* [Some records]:
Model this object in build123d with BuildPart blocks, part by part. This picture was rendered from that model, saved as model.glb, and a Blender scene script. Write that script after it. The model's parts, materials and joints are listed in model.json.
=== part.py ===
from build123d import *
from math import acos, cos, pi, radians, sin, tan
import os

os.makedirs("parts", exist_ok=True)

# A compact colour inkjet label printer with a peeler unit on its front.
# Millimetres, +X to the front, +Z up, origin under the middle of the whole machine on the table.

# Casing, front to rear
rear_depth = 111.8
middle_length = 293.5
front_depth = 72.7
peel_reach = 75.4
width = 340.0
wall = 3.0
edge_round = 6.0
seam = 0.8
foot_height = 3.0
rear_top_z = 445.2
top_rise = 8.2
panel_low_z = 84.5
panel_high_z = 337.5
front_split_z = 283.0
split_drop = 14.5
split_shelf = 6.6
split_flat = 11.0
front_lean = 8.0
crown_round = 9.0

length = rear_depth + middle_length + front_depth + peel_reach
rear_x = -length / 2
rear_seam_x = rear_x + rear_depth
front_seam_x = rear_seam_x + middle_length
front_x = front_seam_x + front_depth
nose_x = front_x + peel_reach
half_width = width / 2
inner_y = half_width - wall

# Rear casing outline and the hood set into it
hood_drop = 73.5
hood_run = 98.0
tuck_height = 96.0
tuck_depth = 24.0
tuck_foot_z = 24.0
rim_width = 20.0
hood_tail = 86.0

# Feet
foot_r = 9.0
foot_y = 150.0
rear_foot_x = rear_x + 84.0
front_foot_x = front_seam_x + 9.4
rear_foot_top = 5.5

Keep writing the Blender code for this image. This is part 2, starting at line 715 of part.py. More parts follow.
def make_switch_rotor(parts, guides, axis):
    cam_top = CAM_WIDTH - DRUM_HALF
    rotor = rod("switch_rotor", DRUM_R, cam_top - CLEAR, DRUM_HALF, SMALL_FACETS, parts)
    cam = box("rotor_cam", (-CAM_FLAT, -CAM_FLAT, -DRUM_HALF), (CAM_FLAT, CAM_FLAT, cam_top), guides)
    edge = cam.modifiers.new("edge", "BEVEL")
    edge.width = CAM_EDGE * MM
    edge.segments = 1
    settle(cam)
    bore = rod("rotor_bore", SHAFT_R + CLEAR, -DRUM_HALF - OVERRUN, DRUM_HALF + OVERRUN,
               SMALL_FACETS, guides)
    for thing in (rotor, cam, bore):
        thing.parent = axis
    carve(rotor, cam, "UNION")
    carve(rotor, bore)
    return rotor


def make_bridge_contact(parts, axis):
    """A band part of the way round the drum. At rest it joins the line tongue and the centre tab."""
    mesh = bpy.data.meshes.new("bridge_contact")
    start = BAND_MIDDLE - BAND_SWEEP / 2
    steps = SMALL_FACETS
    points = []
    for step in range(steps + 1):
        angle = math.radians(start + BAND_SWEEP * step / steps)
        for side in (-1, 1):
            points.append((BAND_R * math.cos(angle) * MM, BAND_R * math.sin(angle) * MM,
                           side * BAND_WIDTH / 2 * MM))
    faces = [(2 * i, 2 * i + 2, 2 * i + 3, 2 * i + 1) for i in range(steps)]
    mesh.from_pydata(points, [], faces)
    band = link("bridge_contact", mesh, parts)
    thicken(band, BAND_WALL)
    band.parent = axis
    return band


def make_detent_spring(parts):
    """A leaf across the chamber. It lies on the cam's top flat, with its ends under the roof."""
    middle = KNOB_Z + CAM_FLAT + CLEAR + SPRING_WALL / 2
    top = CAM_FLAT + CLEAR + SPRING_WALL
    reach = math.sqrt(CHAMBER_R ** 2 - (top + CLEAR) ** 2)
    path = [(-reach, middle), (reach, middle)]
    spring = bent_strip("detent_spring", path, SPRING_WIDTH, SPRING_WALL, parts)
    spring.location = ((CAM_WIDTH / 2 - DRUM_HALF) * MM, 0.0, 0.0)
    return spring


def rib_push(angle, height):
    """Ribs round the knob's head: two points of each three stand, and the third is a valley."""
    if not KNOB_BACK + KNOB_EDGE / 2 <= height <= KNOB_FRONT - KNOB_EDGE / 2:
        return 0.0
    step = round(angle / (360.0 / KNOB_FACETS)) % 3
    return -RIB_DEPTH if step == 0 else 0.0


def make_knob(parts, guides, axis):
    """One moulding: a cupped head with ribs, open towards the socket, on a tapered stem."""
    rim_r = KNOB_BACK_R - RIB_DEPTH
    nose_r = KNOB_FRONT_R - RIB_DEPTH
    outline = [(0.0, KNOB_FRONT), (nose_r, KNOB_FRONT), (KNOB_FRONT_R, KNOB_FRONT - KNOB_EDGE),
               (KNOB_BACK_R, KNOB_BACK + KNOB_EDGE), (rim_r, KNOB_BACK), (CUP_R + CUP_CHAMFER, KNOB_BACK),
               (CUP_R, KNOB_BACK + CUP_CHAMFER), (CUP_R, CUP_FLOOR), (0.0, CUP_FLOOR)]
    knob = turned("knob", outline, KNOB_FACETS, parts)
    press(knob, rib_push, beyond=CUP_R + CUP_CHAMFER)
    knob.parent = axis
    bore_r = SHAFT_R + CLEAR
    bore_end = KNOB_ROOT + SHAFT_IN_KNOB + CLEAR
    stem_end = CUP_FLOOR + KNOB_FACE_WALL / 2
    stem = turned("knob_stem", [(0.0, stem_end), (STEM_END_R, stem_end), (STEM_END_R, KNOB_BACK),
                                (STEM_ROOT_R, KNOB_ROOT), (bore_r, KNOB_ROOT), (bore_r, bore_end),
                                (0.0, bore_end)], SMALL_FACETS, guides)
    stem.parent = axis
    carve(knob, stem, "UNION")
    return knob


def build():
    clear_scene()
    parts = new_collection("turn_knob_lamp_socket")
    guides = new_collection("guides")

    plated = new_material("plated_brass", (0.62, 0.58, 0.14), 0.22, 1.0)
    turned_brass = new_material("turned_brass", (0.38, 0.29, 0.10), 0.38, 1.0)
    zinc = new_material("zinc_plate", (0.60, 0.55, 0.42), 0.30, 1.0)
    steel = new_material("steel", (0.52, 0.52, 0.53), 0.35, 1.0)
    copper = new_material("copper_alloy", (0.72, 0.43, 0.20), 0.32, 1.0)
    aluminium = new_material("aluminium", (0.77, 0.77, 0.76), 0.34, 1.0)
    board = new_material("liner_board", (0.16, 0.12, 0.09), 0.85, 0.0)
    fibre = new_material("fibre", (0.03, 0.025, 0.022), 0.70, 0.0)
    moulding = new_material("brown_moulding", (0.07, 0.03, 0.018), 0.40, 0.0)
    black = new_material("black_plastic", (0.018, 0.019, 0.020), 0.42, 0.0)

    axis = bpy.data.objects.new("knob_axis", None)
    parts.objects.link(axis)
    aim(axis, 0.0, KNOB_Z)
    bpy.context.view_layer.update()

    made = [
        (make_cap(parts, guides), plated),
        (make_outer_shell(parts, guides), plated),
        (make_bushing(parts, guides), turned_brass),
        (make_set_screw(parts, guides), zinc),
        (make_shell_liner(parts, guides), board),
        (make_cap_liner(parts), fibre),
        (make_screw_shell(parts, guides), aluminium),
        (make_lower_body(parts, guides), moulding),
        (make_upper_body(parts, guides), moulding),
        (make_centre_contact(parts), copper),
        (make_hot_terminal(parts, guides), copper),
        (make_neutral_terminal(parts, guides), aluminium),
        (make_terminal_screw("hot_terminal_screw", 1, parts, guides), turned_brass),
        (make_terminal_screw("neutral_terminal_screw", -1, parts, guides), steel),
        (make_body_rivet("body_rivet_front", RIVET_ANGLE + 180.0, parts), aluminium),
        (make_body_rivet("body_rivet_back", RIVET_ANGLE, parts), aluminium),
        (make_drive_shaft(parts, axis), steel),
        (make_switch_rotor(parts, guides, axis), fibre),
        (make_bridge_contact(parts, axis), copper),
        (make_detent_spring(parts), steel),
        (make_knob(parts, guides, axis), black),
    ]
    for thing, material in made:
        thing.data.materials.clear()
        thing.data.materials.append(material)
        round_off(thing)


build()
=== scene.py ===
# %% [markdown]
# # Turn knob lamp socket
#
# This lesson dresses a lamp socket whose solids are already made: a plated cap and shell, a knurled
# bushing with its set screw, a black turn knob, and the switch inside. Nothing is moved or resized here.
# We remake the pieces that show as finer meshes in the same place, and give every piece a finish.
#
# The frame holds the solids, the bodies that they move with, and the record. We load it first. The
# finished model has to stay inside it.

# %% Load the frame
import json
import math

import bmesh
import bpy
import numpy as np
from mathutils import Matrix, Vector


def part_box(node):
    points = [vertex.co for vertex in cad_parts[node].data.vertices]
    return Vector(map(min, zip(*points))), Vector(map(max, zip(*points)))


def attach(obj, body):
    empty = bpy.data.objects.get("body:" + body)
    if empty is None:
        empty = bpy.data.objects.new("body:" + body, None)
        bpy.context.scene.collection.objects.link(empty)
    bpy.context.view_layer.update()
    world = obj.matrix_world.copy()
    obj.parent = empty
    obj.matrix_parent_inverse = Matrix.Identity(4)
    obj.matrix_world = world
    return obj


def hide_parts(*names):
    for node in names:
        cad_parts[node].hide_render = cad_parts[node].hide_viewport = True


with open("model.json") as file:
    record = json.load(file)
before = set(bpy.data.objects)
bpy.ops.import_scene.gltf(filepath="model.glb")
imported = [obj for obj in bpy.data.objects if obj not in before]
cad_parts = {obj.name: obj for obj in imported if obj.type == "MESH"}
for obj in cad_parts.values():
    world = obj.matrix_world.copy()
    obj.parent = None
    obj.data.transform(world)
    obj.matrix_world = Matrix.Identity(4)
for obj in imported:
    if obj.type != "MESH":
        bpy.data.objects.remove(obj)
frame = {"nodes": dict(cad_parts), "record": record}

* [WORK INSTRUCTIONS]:
Above are the lines; repeat exactly the ones from the line containing "for thing, material" down to the line containing "obj.matrix_parent_inverse = Matrix.Identity(4)", both inclusive.

* [WORKED SOLUTION]:
    for thing, material in made:
        thing.data.materials.clear()
        thing.data.materials.append(material)
        round_off(thing)


build()
=== scene.py ===
# %% [markdown]
# # Turn knob lamp socket
#
# This lesson dresses a lamp socket whose solids are already made: a plated cap and shell, a knurled
# bushing with its set screw, a black turn knob, and the switch inside. Nothing is moved or resized here.
# We remake the pieces that show as finer meshes in the same place, and give every piece a finish.
#
# The frame holds the solids, the bodies that they move with, and the record. We load it first. The
# finished model has to stay inside it.

# %% Load the frame
import json
import math

import bmesh
import bpy
import numpy as np
from mathutils import Matrix, Vector


def part_box(node):
    points = [vertex.co for vertex in cad_parts[node].data.vertices]
    return Vector(map(min, zip(*points))), Vector(map(max, zip(*points)))


def attach(obj, body):
    empty = bpy.data.objects.get("body:" + body)
    if empty is None:
        empty = bpy.data.objects.new("body:" + body, None)
        bpy.context.scene.collection.objects.link(empty)
    bpy.context.view_layer.update()
    world = obj.matrix_world.copy()
    obj.parent = empty
    obj.matrix_parent_inverse = Matrix.Identity(4)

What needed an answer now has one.